Do this
The records below must be retyped exactly.

Data excerpts
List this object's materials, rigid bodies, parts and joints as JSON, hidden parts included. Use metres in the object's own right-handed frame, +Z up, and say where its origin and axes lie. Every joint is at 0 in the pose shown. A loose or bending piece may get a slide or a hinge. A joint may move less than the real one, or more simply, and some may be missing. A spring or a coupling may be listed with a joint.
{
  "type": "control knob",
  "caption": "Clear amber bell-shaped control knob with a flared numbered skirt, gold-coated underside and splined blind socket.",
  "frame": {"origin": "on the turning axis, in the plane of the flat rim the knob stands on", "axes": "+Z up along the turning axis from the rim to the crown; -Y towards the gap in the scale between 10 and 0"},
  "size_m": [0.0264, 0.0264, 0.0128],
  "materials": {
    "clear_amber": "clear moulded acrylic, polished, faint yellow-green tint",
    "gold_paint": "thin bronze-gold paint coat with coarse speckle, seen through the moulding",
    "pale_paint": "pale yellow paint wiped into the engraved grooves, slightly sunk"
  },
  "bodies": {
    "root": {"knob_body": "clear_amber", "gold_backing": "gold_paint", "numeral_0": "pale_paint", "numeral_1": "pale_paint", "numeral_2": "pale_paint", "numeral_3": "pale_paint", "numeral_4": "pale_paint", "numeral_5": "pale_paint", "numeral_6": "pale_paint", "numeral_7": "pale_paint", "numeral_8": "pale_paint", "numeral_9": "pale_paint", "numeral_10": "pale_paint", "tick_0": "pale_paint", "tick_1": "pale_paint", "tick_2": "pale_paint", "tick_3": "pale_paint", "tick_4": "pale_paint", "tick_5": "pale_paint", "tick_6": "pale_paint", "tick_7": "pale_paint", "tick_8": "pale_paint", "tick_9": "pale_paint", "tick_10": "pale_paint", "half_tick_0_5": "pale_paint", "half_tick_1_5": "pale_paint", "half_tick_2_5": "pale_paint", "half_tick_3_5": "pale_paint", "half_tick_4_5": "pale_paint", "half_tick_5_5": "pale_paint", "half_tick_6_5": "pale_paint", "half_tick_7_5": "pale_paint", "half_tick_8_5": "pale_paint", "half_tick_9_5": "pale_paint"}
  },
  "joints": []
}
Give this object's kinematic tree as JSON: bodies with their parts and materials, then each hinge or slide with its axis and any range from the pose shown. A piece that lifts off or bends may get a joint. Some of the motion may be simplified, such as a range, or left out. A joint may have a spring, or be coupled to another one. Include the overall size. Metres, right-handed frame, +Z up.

Task answer
List this object's materials, rigid bodies, parts and joints as JSON, hidden parts included. Use metres in the object's own right-handed frame, +Z up, and say where its origin and axes lie. Every joint is at 0 in the pose shown. A loose or bending piece may get a slide or a hinge. A joint may move less than the real one, or more simply, and some may be missing. A spring or a coupling may be listed with a joint.
{
  "type": "control knob",
  "caption": "Clear amber bell-shaped control knob with a flared numbered skirt, gold-coated underside and splined blind socket.",
  "frame": {"origin": "on the turning axis, in the plane of the flat rim the knob stands on", "axes": "+Z up along the turning axis from the rim to the crown; -Y towards the gap in the scale between 10 and 0"},
  "size_m": [0.0264, 0.0264, 0.0128],
  "materials": {
    "clear_amber": "clear moulded acrylic, polished, faint yellow-green tint",
    "gold_paint": "thin bronze-gold paint coat with coarse speckle, seen through the moulding",
    "pale_paint": "pale yellow paint wiped into the engraved grooves, slightly sunk"
  },
  "bodies": {
    "root": {"knob_body": "clear_amber", "gold_backing": "gold_paint", "numeral_0": "pale_paint", "numeral_1": "pale_paint", "numeral_2": "pale_paint", "numeral_3": "pale_paint", "numeral_4": "pale_paint", "numeral_5": "pale_paint", "numeral_6": "pale_paint", "numeral_7": "pale_paint", "numeral_8": "pale_paint", "numeral_9": "pale_paint", "numeral_10": "pale_paint", "tick_0": "pale_paint", "tick_1": "pale_paint", "tick_2": "pale_paint", "tick_3": "pale_paint", "tick_4": "pale_paint", "tick_5": "pale_paint", "tick_6": "pale_paint", "tick_7": "pale_paint", "tick_8": "pale_paint", "tick_9": "pale_paint", "tick_10": "pale_paint", "half_tick_0_5": "pale_paint", "half_tick_1_5": "pale_paint", "half_tick_2_5": "pale_paint", "half_tick_3_5": "pale_paint", "half_tick_4_5": "pale_paint", "half_tick_5_5": "pale_paint", "half_tick_6_5": "pale_paint", "half_tick_7_5": "pale_paint", "half_tick_8_5": "pale_paint", "half_tick_9_5": "pale_paint"}
  },
  "joints": []
}
Give this object's kinematic tree as JSON: bodies with their parts and materials, then each hinge or slide with its axis and any range from the pose shown. A piece that lifts off or bends may get a joint. Some of the motion may be simplified, such as a range, or left out. A joint may have a spring, or be coupled to another one. Include the overall size. Metres, right-handed frame, +Z up.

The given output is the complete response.